Using Herschel, the team investigated five surprisingly bright objects in this small patch of sky. Looking at the positions of these bright objects with optical telescopes on the Earth, they found galaxies that would not normally be bright at the far-infrared wavelengths observed by Herschel. This led them to suspect that the galaxies seen in visible light might be gravitational lenses magnifying much more distant galaxies seen by Herschel.

To find the true distances to the Herschel sources, the team looked for a tell-tale signature of molecular gas, they showed that this signature implies the galaxies are being seen as they were when the Universe was just 2–4 billion years old – less than a third of its current age. The galaxies seen by the optical telescopes are much closer, each ideally positioned to create a gravitational lens.

The magnification provided by these cosmic zoom lenses allows astronomers to study much fainter galaxies, and in more detail than would otherwise be possible. They are the key to understanding how the building blocks of the Universe have changed since they were in their infancy.

Professor Eales from Cardiff University’s School of Physics and Astronomy, added: "80% of the matter in the Universe is thought to be dark matter, which does not absorb, reflect or emit light and so can’t be seen directly with our telescopes. We’re finding so many cosmic zoom lenses in our survey, we will really be able to get to grips with this hidden Universe."

None of the results would have been possible without the performance capabilities of the Herschel space observatory. One of Herschel's three instruments, called SPIRE, was developed be an international consoritium led by Professor Matt Griffin from Cardiff University.

Professor Griffin said: "We are continually being surprised by the results from SPIRE. We’ve gone from the discovery of water where it shouldn't really exist in our galaxy to studying the infant Universe. Now we will be able to use Herschel to study these very distant galaxies as though they were much closer. These results highlight the power of Herschel to reveal the dark side of the Universe."

Dr Simon Dye also from Cardiff University’s School of Physics and Astronomy, and part of the team that created the Herschel-ATLAS images and co-author of the study said: "Herschel's instruments are incredible. They survived a gruelling launch and a long journey to the telescope's observing point at 1.5 million kilometres away from Earth, and yet the quality of data they are returning is as good as the quality measured in the lab.
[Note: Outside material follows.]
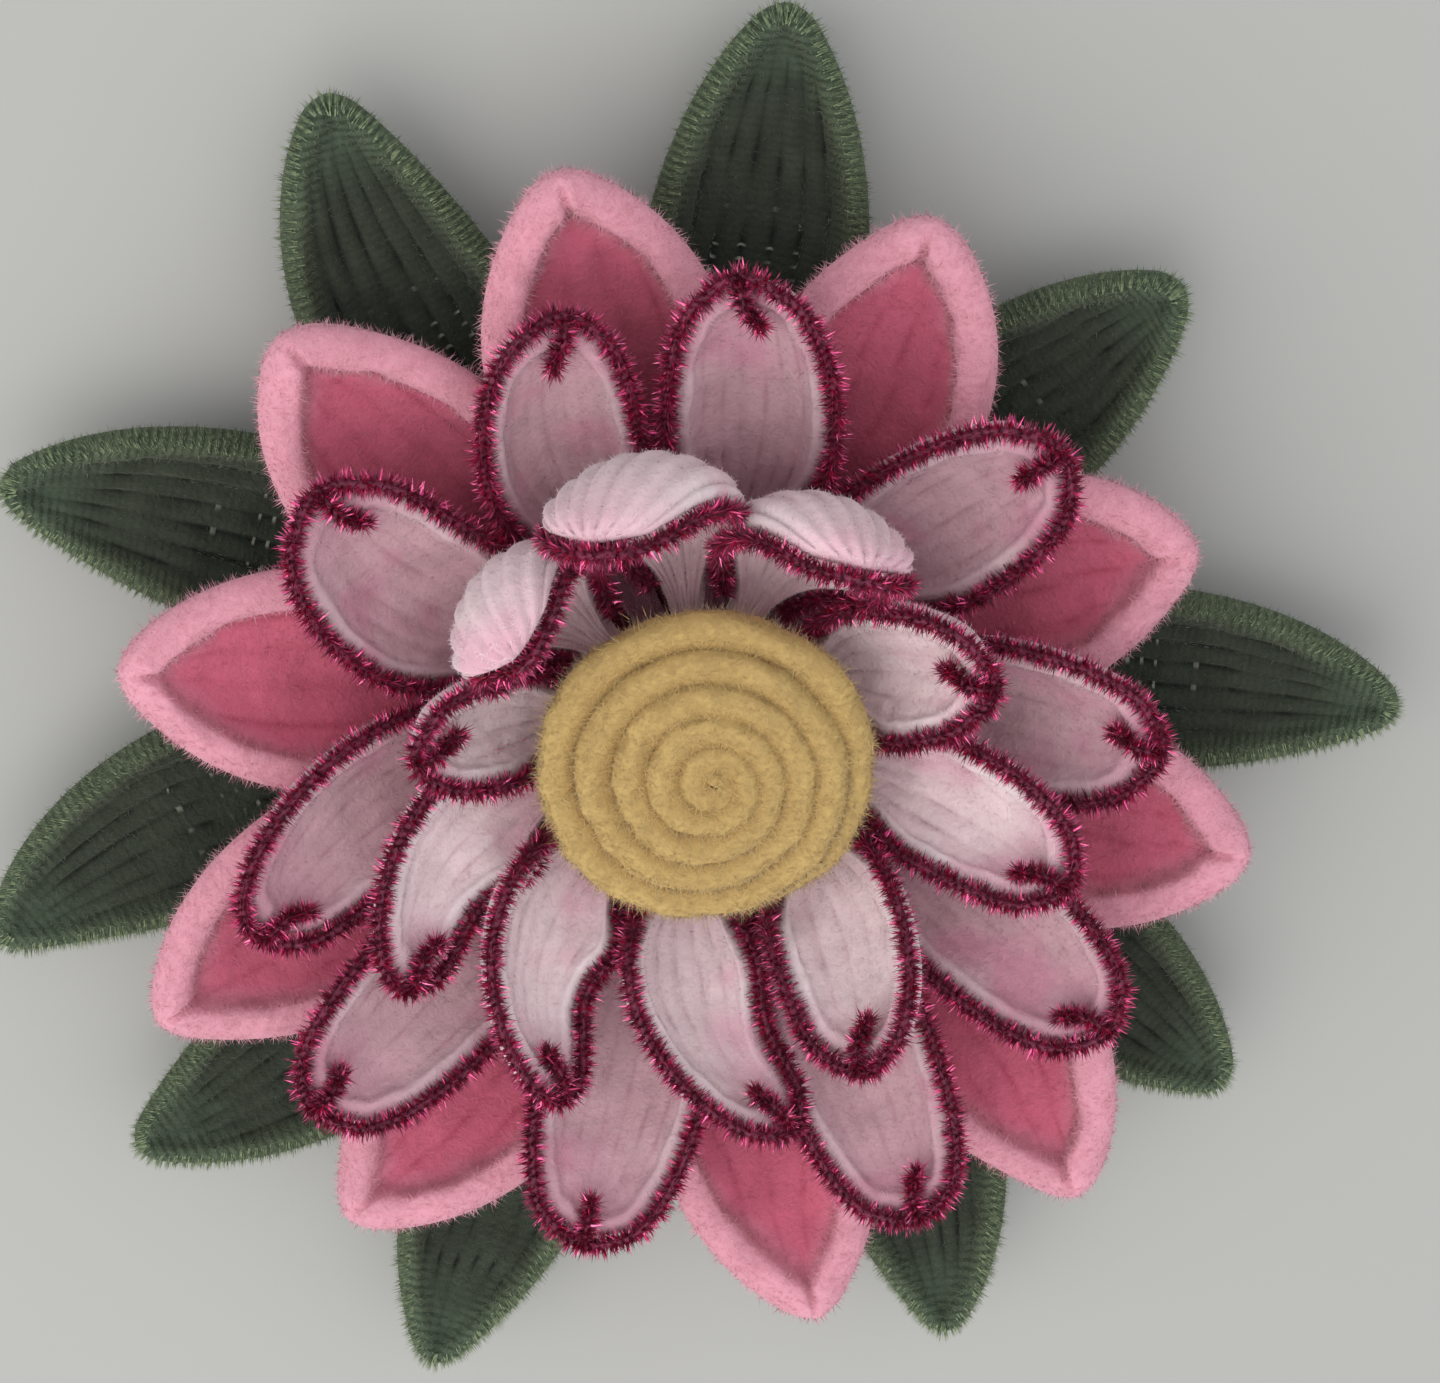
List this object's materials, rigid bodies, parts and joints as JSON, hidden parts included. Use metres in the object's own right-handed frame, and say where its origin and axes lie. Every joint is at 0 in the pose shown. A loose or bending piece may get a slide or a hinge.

"I feel privileged to be given the opportunity to work with this dataset."

-Ends-


Further information is available by contacting:

Prof Steve Eales
PI of Herschel-ATLAS
School of Physics and Astronomy
Cardiff University
Email: steve.eales@astro.cf.ac.uk
Tel: +44 (0)2920 876168

Dr Simon Dye
Co-author of paper
School of Physics and Astronomy
Cardiff University
Email: simon.dye@astro.cf.ac.uk
Tel: +44 (0)2920 876992

Dr Chris North
UK Herschel Outreach Officer
School of Physics and Astronomy
Cardiff University
Email: chris.north@astro.cf.ac.uk
Tel: +44 (0)2920 870 537
Mob: +44 (0)7815 115 636

Prof Matt Griffin
PI SPIRE instrument
School of Physics and Astronomy
Cardiff University
Email: matt.griffin@astro.cf.ac.uk
Tel: +44 (0)2920 874203

Dr Haley Gomez
PR & Outreach Officer for H-ATLAS
School of Physics and Astronomy
Cardiff University
Email: haley.gomez@astro.cf.ac.uk
Tel: +44 (0)2920 876710

Herschel-ATLAS:
The Herschel ATLAS (Astrophysical Terahertz Large Area Survey) is the largest Herschel open-time key project. It was awarded 600 hours of Herschel observation time to survey 550 square degrees of sky in 5 bands (100um, 160um, 250um, 350um, & 500um). It is expected to detect approximately 250,000 galaxies, from the nearby Universe out to redshifts of 3 to 4, when the Universe was only around 2 billion years old. The data used in this work, taken during the Science Demonstration Phase of the Herschel mission, covers a single 4x4 degree patch of sky, which represents about 1/30th of the total target area. The Herschel-ATLAS survey is lead by Dr Loretta Dunne, University of Nottingham, and Professor Steve Eales, Cardiff University.

Herschel:
Herschel is an ESA space observatory with science instruments provided by European-led Principal Investigator consortia and with important participation from NASA. Since launch on 14th May 2009, Herschel spent several months of performance verification, including observing optimisation and instrument calibration. This was followed by the Science Demonstration Phase: the period when the observatory capabilities were tested in full using snippets of the approved Key Programmes.

To date, the mission has gone almost perfectly. The performance of the spacecraft has been shown to be well within pre-launch expectations, all three instruments (SPIRE, PACS and HIFI) are working extremely reliably, and the data from the Science Demonstration Phase is exceedingly promising. Herschel is now in a routine science phase, and will continue observing until its liquid helium coolant runs out in around two and half years. In 2009, Time Magazine voted Herschel the 7th best invention of 2009.

SPIRE:
The SPIRE instrument contains an imaging photometer (camera) and an imaging spectrometer. The camera operates in three wavelength bands centred on 250, 350 and 500 μm, and so can make images of the sky simultaneously in three sub-millimetre "colours". SPIRE was designed and built by an international collaboration, led by Professor Matt Griffin of Cardiff University.

PACS:
The PACS instrument also contains an imaging photometer (camera) and an imaging spectrometer. The camera operates in three wavelength bands centred on 70, 100 and 160 µm. PACS was built by a consortium of institutes and university departments from across Europe, and is led by Albrecht Poglitsch of the Max-Planck-Institute for Extraterrestrial Physics, Garching, Germany.